Stanik: With the Akers acquisition (completed this month), we are now very international. We have four plants in Pennsylvania. We have one in Indiana. And then with the acquisition, we have a large plant in Sweden, a plant in Slovenia, our existing plant in the United Kingdom that we had previously and we have a joint venture in China. The Chinese have announced that they are going to reduce 150 million tons of steel capacity. People believe that's going to be over the next five years. And China is going to lay off 500,000 workers in the steel industry and 1.3 million workers in the coal industry. And what does all that mean for our customers? It may mean that the market begins to bounce back sooner.
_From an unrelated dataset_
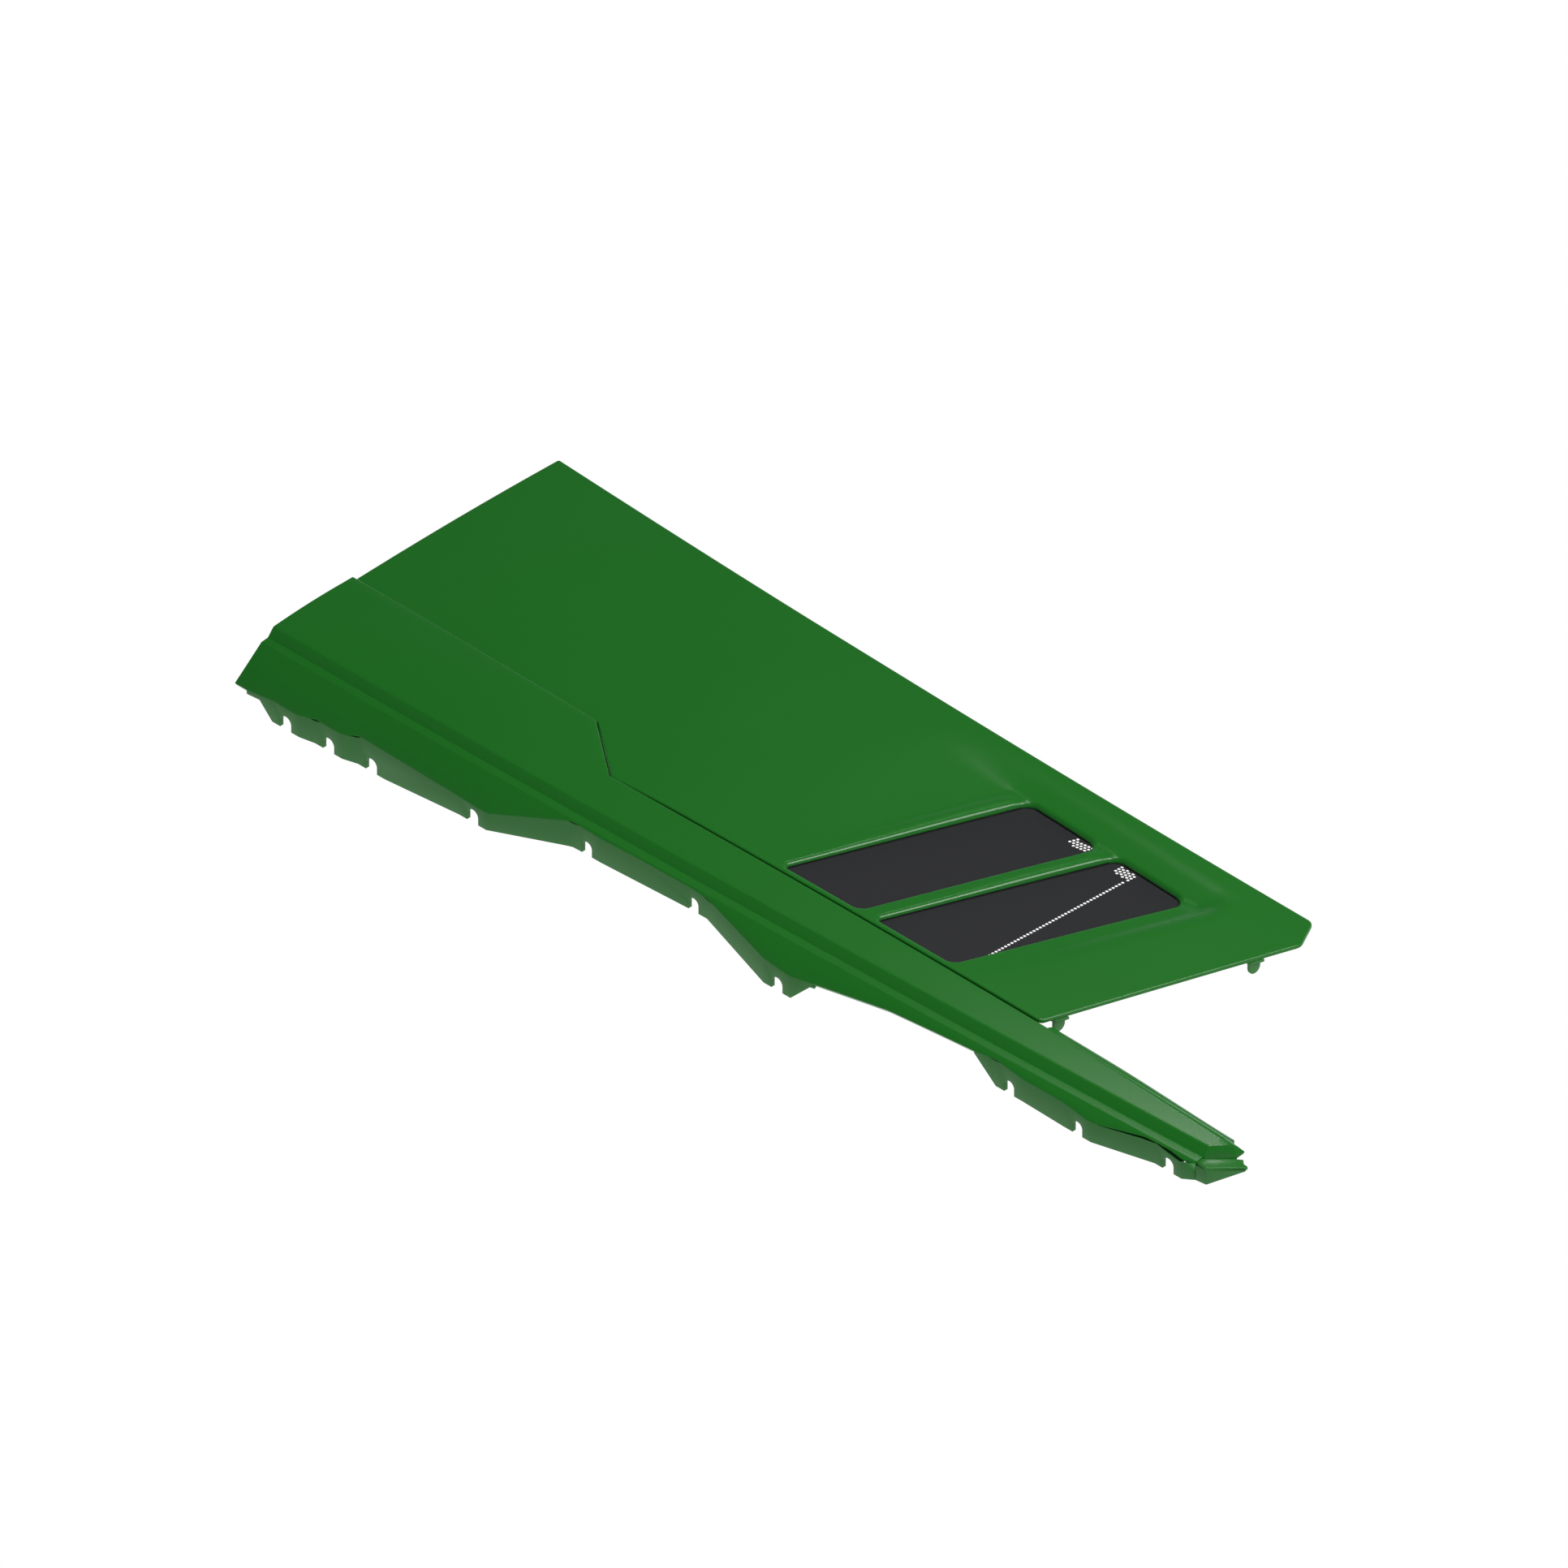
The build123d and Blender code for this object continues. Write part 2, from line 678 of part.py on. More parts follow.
def screen_retainer():
    """Frame with a window for each vent, drilled for its screws."""
    sheet = layer(FRAME_DEPTH, FRAME_THICKNESS)
    reach = FRAME_INSET + FRAME_WIDTH
    rear = vent_corners(REAR_VENT, reach)
    front = vent_corners(FRONT_VENT, reach)
    with BuildPart() as piece:
        add(sheet)
        with BuildSketch(Plane.XY.offset(CUT_BELOW)):
            with BuildLine():
                Polyline(rear[0], front[1], front[2], rear[3], close=True)
            make_face()
            for start in (REAR_VENT, FRONT_VENT):
                with BuildLine():
                    Polyline(*vent_corners(start, FRAME_INSET), close=True)
                make_face(mode=Mode.SUBTRACT)
                with Locations(*screw_places(start)):
                    Circle(SCREW_DIAMETER / 2.0 + SCREW_CLEARANCE, mode=Mode.SUBTRACT)
        extrude(amount=CUT_HEIGHT, mode=Mode.INTERSECT)
    piece.part.label = "vent_screen_frame"
    return piece.part


def hole_row(start):
    """Single row of holes along Y that crosses the front screen."""
    x = start + VENT_SPAN * 1.12
    y = front_seam(start) + VENT_MARGIN + 42.0
    return [(x, y + HOLE_PITCH * step) for step in range(HOLES_IN_ROW)]


def hole_patch(corner, side, turn):
    """Triangular-pitch patch of holes beside a vent's far corner."""
    places = []
    for column in range(PATCH_COLUMNS):
        for row in range(-2, 6):
            along = HOLE_PITCH * 0.866 * column
            across = HOLE_PITCH * (row + 0.5 * (column % 2))
            run = PATCH_START + along * cos(turn) + across * sin(turn)
            depth = PATCH_EDGE + across * cos(turn) - along * sin(turn)
            if PATCH_EDGE <= depth <= PATCH_DEPTH:
                places.append((corner[0] + side * run, corner[1] - depth))
    return places


def screen(start, holes):
    """Sheet-metal screen behind a vent, with its open holes."""
    sheet = layer(SCREEN_DEPTH, SCREEN_THICKNESS)
    with BuildPart() as piece:
        add(sheet)
        with BuildSketch(Plane.XY.offset(CUT_BELOW)):
            with BuildLine():
                Polyline(*vent_corners(start, SEAL_WIDTH), close=True)
            make_face()
            with Locations(*holes):
                Circle(HOLE_DIAMETER / 2.0, mode=Mode.SUBTRACT)
        extrude(amount=CUT_HEIGHT, mode=Mode.INTERSECT)
    return piece.part


def bosses(places):
    """Screw bosses bonded to the back of the skin."""
    with BuildPart() as group:
        for place in places:
            foot = layer_depth_at(place, FRAME_DEPTH) + BOND_GAP
            top = layer_depth_at(place, SKIN) - BOND_GAP
            with BuildSketch(Plane.XY.offset(foot)):
                with Locations(place):
                    Circle(BOSS_DIAMETER / 2.0)
                    Circle(SCREW_DIAMETER / 2.0, mode=Mode.SUBTRACT)
            extrude(amount=top - foot)
    return group.part


def screws(places):
    """Pan-head screws from below, through the frame into the bosses."""
    with BuildPart() as group:
        for place in places:
            seat = layer_depth_at(place, FRAME_DEPTH + FRAME_THICKNESS) - BOND_GAP
            with BuildSketch(Plane.XY.offset(seat)):
                with Locations(place):
                    Circle(SCREW_HEAD_DIAMETER / 2.0)
            extrude(amount=-SCREW_HEAD)
            with BuildSketch(Plane.XY.offset(seat)):
                with Locations(place):
                    Circle(SCREW_DIAMETER / 2.0 - 0.15)
            extrude(amount=SCREW_REACH)
    return group.part


sides = (("rear", REAR_VENT), ("front", FRONT_VENT))
for side, start in sides:
    seal = seal_ring(start)
    seal.label = side + "_vent_seal"
    export_step(seal, "parts/" + seal.label + ".step")
    corners = vent_corners(start, 0.0)
    if side == "rear":
        holes = hole_patch(corners[2], -1.0, atan(VENT_SLANT))
    else:
        holes = hole_patch(corners[3], 1.0, 0.0) + hole_row(start)
    mesh = screen(start, holes)
    mesh.label = side + "_vent_screen"
    export_step(mesh, "parts/" + mesh.label + ".step")
    places = screw_places(start)
    group = screws(places)
    group.label = side + "_frame_screws"
    export_step(group, "parts/" + group.label + ".step")
    studs = bosses(places)
    studs.label = side + "_screw_bosses"
    export_step(studs, "parts/" + studs.label + ".step")

retainer = screen_retainer()
export_step(retainer, "parts/vent_screen_frame.step")

# Locator lugs, bonded under the front edge of the main panel
for name, share in (("near_locator_lug", 0.08), ("far_locator_lug", 0.83)):
    lug_y = near_front[1] + (far_front_y - near_front[1]) * share
    edge_x = PANEL_NEAR_FRONT + FRONT_LEAN * (lug_y - near_front[1])
    corners = [(edge_x - LUG_FOOT, lug_y - LUG_WIDTH / 2.0), (edge_x, lug_y - LUG_WIDTH / 2.0),
               (edge_x - LUG_FOOT, lug_y + LUG_WIDTH / 2.0), (edge_x + 4.0, lug_y + LUG_WIDTH / 2.0)]
    top = min(main_height(x, y) for x, y in corners) - SKIN - BOND_GAP
    with BuildPart() as lug:
        with BuildSketch(Plane.XY.offset(top)):
            with BuildLine():
                Polyline(
                    (edge_x - LUG_FOOT, lug_y - LUG_WIDTH / 2.0),
                    (edge_x - 1.0, lug_y - LUG_WIDTH / 2.0),
                    (edge_x + LUG_WIDTH * FRONT_LEAN - 1.0, lug_y + LUG_WIDTH / 2.0),
                    (edge_x - LUG_FOOT, lug_y + LUG_WIDTH / 2.0),
                    close=True,
                )
            make_face()
        extrude(amount=-LUG_THICKNESS)
        with BuildSketch(Plane.YZ.offset(edge_x - LUG_SETBACK)):
            with Locations((lug_y, top - (LUG_HANG - LUG_WIDTH / 2.0) / 2.0)):
                Rectangle(LUG_WIDTH, LUG_HANG - LUG_WIDTH / 2.0)
            with Locations((lug_y, top - LUG_HANG + LUG_WIDTH / 2.0)):
                Circle(LUG_WIDTH / 2.0)
        extrude(amount=LUG_THICKNESS)
        with BuildSketch(Plane.XZ.offset(-lug_y - LUG_THICKNESS / 2.0)):
            with BuildLine():
                Polyline(
                    (edge_x - LUG_FOOT, top - LUG_THICKNESS + SINK),
                    (edge_x - LUG_SETBACK + SINK, top - LUG_THICKNESS + SINK),
                    (edge_x - LUG_SETBACK + SINK, top - LUG_HANG + LUG_THICKNESS),
                    close=True,
                )
            make_face()
        extrude(amount=LUG_THICKNESS)
    lug.part.label = name
    export_step(lug.part, "parts/" + name + ".step")
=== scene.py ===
import json
from math import atan2, cos, hypot, pi, radians, sin, sqrt

import bmesh
import bpy
import numpy as np
from mathutils import Matrix, Vector
from mathutils.geometry import delaunay_2d_cdt


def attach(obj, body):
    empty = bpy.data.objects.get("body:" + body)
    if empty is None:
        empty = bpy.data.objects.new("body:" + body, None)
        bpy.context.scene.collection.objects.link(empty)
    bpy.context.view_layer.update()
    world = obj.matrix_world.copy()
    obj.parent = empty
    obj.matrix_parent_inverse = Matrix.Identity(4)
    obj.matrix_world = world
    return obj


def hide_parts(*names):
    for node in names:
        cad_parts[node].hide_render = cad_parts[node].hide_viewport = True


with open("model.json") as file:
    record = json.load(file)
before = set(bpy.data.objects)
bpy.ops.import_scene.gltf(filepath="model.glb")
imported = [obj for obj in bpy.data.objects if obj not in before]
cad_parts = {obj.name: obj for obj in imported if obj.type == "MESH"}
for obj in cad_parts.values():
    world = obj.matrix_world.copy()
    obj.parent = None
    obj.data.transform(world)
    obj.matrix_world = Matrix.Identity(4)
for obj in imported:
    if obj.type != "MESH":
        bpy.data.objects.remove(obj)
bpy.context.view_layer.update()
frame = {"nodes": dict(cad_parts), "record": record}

# Looks of the ventilated hood side panel. The outer skins are rebuilt here as fine meshes
# from the same formulas as the CAD model, with rolled edges, and stand for their CAD nodes.
# Lengths below are in millimetres; MM turns them into the frame's metres.

MM = 0.001

# Form, as in the CAD model
LENGTH = 1118.0
WIDTH = 361.0
NOSE_DROP = 42.2
NOSE_TAPER = 64.2
SKIN = 3.5
CROWN = 3.8
REAR_DIP = 3.6
FRONT_DIP = 0.3
FAR_EDGE_HOLLOW = 12.0
FRONT_LEAN = 0.30
CORNER_CUT = 31.0
CORNER_CUT_ALONG = 16.0
SEAM_GAP = 1.0
SEAM_REAR = 102.0
SEAM_FRONT = 52.0
SEAM_SLOPE = 0.0457
LAP = 18.0
VENT_SPAN = 90.0
VENT_BAR = 22.0
VENT_SLANT = 0.33
VENT_MARGIN = 9.0
VENT_FAR_MARGIN = 57.0
VENT_ROUND = 12.0
VENT_SHARP = 3.0
RECESS_DEPTH = 7.0
RECESS_WALL = 26.0
RECESS_LEAD = 150.0
FRONT_WALL = 30.0
STRIP_CROWN = 4.2
STRIP_REACH = 84.0
BEVEL_OUT = 7.0
BEVEL_DROP = 8.5
LEDGE_WIDTH = 8.0
LEDGE_FALL = 0.8
SKIRT_FALL = 0.84
SKIRT_SHORTEST = 1.5
SKIN_SHIFT = 2.2
NOSE_ANGLE = 50.0
NOSE_RUN = 32.0
NOSE_BEVEL = 6.0
NOSE_LEDGE = 19.0
NOSE_BAND = 9.0
NOSE_WALL = 13.0
BAND_STEP = 3.0
PAD_LENGTH = 34.0
PANEL_NEAR_FRONT = LENGTH * 0.799
PANEL_FAR_FRONT = PANEL_NEAR_FRONT + FRONT_LEAN * (WIDTH - CORNER_CUT - SEAM_REAR + 27.0)
JOG_START = LENGTH * 0.274
JOG_END = LENGTH * 0.334
VENT_START = LENGTH * 0.515
STATIONS = 76
LONG_FLANGE = (LENGTH / STATIONS, LENGTH * 47 / STATIONS)
FRONT_FLANGE = (LENGTH * 59 / STATIONS, LENGTH)
LONG_PADS = [(0.055, -46.0), (0.100, -42.0), (0.1435, -36.5), (0.2575, -36.0), (0.362, -8.2),
             (0.477, -2.0), (0.582, -14.0)]
FRONT_PADS = [(0.8125, 22.0), (0.886, 26.0), (0.974, 44.5)]
REAR_VENT = VENT_START
FRONT_VENT = VENT_START + VENT_SPAN + VENT_BAR
VENTS_END = VENT_START + 2.0 * VENT_SPAN + VENT_BAR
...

Trib: And if the industry picks up, that means steel mill capacity increases and they need more steel rolls, correct?

Stanik: That's right. There have been a significant number of rolling mills that have closed in the last six or seven months.

Trib: Do you anticipate making more acquisitions to diversify the business?

Stanik: There is a strong possibility. The beauty of our forge capability here in North America is in order to approach the open-die forge market, we don't have to make any capital changes to our manufacturing facilities. We've proven that we can enter the fracking industry and provide valve blocks and various types of open-die forges to support the oil and gas business. We took open-die forge products from sales of $3 million in 2013 to $13 million in 2014 to $24 million in 2015. That $24 million number was primarily into only the middle of the second quarter last year, when the oil industry collapsed and the market opportunity was reduced. While we have that capability, we believe if we make certain acquisitions we can expand the markets we can approach because we don't have experience outside those areas that I mentioned.

Trib: The acquisitions would allow you to target other industries that need those products?

Stanik: Yes. For example, the defense industry, the nuclear industry, the power industry. All of them utilize a large number of open-die products. In North America, the steel roll business is somewhere around $300 million to $350 million. The open-die forge business is somewhere around $2.5 billion. And there are a lot of small, high-quality companies who were caught with their balance sheet in a weakened position prior to this downturn. They've gone through three or four years of that, and their situation is they're fighting just to survive. So there are a lot of attractive opportunities. The Akers acquisition was a very attractive opportunity for us to buy that company, which was essentially the same size as Union Electric Steel, for $80 million. It sold for 430 million euros ($477 million) eight years ago. So we believe we got quite a deal.

Trib: If business has been so rough, how is that Ampco-Pittsburgh has the capital to do acquisitions?

Stanik: The period from 2009 through 2012 was a very prosperous time for Union Electric Steel. The company was very profitable through that time, and it accumulated cash. When I joined the company, there was $100 million on the balance sheet. My opinion was it could be invested to change the company, improve the company, and make it more profitable. And importantly, the company had no debt.